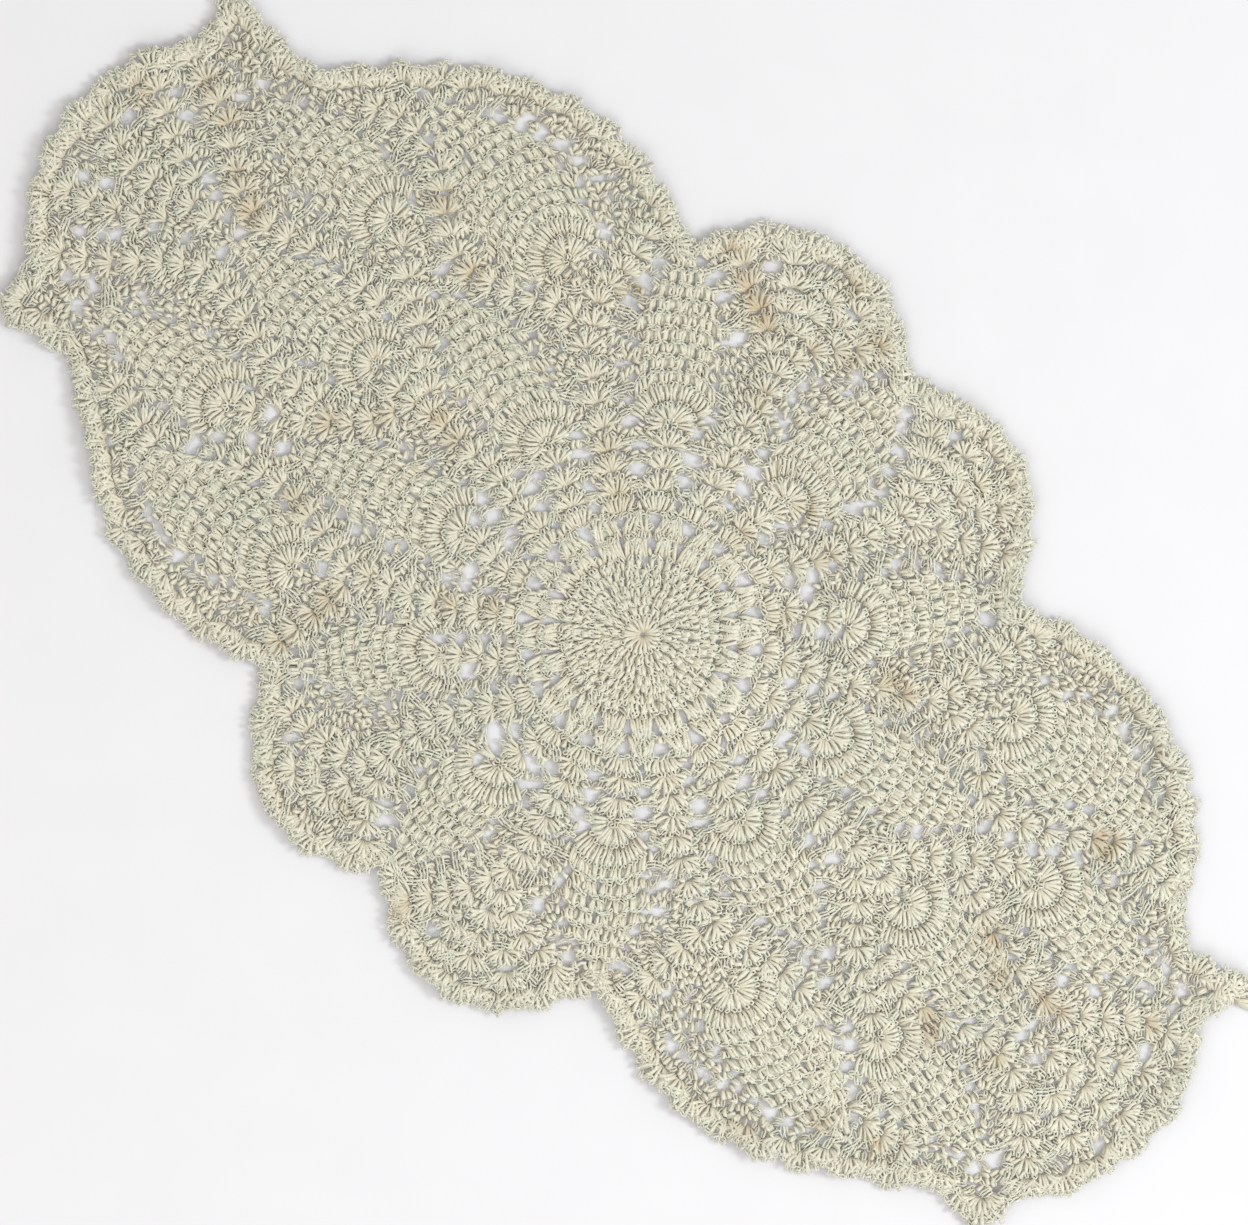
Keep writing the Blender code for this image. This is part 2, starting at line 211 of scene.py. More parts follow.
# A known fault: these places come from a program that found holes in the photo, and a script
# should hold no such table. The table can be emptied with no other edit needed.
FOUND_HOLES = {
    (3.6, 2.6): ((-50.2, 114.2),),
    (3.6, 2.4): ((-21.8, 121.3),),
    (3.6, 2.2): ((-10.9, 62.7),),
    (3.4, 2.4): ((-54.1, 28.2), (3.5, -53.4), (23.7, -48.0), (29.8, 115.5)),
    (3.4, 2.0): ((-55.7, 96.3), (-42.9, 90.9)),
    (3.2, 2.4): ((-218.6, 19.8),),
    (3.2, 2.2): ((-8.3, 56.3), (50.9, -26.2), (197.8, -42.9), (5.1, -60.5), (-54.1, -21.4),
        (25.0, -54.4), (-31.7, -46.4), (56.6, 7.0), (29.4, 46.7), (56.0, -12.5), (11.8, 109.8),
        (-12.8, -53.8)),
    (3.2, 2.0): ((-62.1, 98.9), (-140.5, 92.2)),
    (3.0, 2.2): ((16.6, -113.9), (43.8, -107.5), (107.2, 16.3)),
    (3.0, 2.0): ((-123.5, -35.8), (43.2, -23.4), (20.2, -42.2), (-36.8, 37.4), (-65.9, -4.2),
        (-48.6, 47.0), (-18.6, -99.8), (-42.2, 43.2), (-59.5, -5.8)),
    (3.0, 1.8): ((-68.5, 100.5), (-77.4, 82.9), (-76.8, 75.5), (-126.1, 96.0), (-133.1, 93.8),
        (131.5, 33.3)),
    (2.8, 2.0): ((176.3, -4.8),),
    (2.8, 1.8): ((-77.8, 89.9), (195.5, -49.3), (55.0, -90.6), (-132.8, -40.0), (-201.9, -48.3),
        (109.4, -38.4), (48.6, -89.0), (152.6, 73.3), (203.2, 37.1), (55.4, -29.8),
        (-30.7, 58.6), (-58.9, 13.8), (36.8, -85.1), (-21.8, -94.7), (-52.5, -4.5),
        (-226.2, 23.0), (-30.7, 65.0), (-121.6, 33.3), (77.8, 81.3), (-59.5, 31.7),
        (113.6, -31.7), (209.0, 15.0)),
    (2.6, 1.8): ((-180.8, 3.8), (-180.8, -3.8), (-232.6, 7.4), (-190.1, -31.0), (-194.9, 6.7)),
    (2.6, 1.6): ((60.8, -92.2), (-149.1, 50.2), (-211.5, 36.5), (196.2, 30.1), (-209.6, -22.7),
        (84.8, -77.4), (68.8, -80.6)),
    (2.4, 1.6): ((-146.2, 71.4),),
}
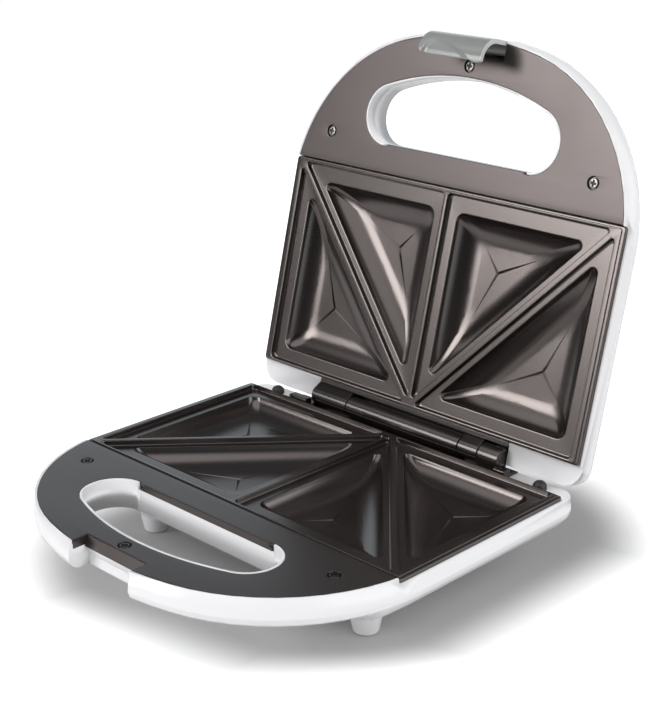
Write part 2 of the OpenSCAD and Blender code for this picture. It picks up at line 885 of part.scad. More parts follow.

--

**Work to be completed:**
Look through the entries above and list every line containing "More".

**Full output:**
Keep writing the Blender code for this image. This is part 2, starting at line 211 of scene.py. More parts follow.
Write part 2 of the OpenSCAD and Blender code for this picture. It picks up at line 885 of part.scad. More parts follow.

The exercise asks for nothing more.